• **WHAT NEEDS TO BE DONE**: All lines in the data bearing the string "part" should be identified and copied.

>> Start PROVIDED INFORMATION

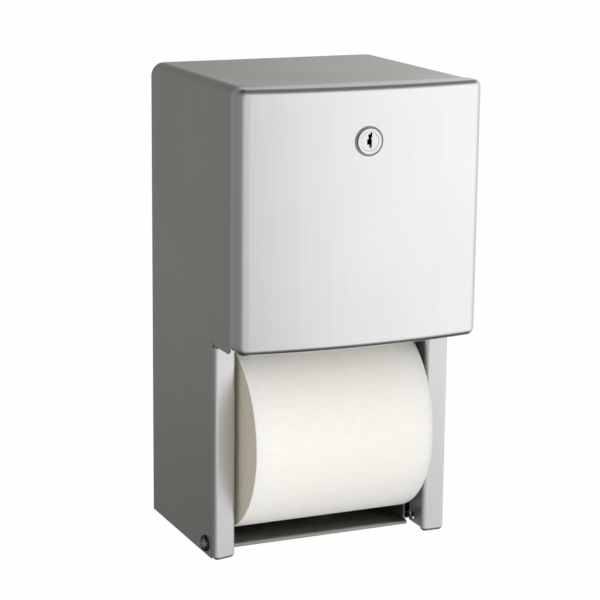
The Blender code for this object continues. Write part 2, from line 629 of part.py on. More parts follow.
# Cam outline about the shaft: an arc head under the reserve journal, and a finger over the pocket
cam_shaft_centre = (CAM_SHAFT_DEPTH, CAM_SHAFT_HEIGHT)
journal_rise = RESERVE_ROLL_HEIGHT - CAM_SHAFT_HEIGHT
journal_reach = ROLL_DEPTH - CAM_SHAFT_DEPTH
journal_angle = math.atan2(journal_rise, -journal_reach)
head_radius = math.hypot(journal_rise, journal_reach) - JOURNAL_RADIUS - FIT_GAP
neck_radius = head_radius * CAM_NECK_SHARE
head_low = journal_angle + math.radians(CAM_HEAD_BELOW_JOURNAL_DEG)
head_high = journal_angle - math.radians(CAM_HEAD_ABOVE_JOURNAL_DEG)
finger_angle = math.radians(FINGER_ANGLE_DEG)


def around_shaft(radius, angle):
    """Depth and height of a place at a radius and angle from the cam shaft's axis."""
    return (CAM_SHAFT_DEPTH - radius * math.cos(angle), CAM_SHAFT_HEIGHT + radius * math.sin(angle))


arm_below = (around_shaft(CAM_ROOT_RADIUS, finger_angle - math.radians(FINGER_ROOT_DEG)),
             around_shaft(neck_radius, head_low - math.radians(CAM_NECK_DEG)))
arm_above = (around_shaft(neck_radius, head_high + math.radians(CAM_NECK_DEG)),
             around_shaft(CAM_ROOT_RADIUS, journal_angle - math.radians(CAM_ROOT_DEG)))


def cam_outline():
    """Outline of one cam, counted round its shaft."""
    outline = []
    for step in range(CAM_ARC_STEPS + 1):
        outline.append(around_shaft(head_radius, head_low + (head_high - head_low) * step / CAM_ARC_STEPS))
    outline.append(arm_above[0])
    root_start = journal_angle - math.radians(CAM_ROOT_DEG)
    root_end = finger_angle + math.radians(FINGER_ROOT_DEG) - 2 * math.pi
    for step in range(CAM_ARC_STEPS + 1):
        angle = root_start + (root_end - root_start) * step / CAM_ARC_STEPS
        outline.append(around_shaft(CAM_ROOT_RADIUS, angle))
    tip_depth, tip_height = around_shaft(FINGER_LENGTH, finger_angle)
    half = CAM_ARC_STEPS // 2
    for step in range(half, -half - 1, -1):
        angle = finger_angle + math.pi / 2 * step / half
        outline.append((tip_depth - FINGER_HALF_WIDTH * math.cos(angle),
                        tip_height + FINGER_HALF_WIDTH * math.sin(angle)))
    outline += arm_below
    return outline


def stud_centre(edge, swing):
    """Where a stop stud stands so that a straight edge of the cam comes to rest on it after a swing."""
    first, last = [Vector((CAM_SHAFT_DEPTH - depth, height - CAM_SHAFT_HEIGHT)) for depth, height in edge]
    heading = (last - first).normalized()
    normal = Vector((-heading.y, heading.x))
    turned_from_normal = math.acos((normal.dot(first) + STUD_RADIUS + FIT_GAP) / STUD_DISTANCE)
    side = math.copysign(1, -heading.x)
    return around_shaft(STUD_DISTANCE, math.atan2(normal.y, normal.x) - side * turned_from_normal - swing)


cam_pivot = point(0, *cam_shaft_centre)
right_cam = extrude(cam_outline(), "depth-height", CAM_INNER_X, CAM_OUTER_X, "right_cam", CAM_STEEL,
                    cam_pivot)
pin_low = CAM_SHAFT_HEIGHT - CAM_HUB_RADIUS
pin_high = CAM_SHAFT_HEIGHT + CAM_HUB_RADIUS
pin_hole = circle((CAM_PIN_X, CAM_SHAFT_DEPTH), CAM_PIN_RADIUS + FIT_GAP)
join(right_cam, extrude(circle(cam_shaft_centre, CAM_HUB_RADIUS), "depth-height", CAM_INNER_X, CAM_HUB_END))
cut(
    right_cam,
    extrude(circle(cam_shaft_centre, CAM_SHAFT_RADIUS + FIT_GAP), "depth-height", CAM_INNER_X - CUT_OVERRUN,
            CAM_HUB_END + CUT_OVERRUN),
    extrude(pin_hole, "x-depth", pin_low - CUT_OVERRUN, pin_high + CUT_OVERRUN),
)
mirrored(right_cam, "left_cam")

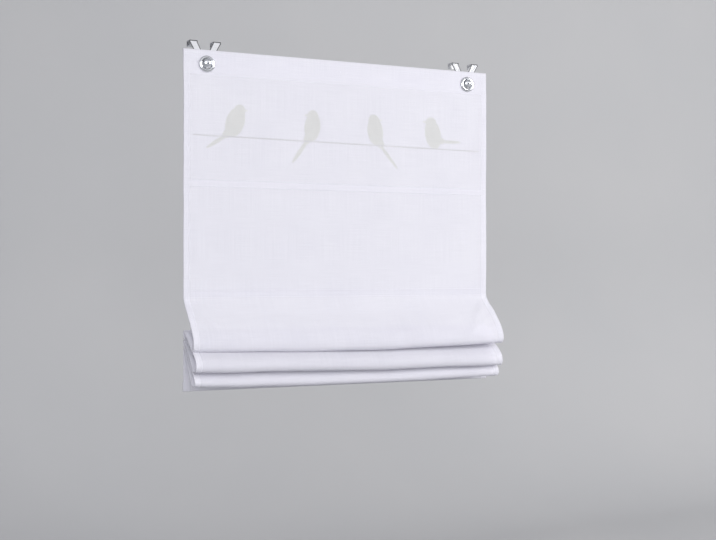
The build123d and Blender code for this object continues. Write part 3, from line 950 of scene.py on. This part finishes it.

>> End PROVIDED INFORMATION

• **OUTPUT FOR THIS EXERCISE**:
The Blender code for this object continues. Write part 2, from line 629 of part.py on. More parts follow.
The build123d and Blender code for this object continues. Write part 3, from line 950 of scene.py on. This part finishes it.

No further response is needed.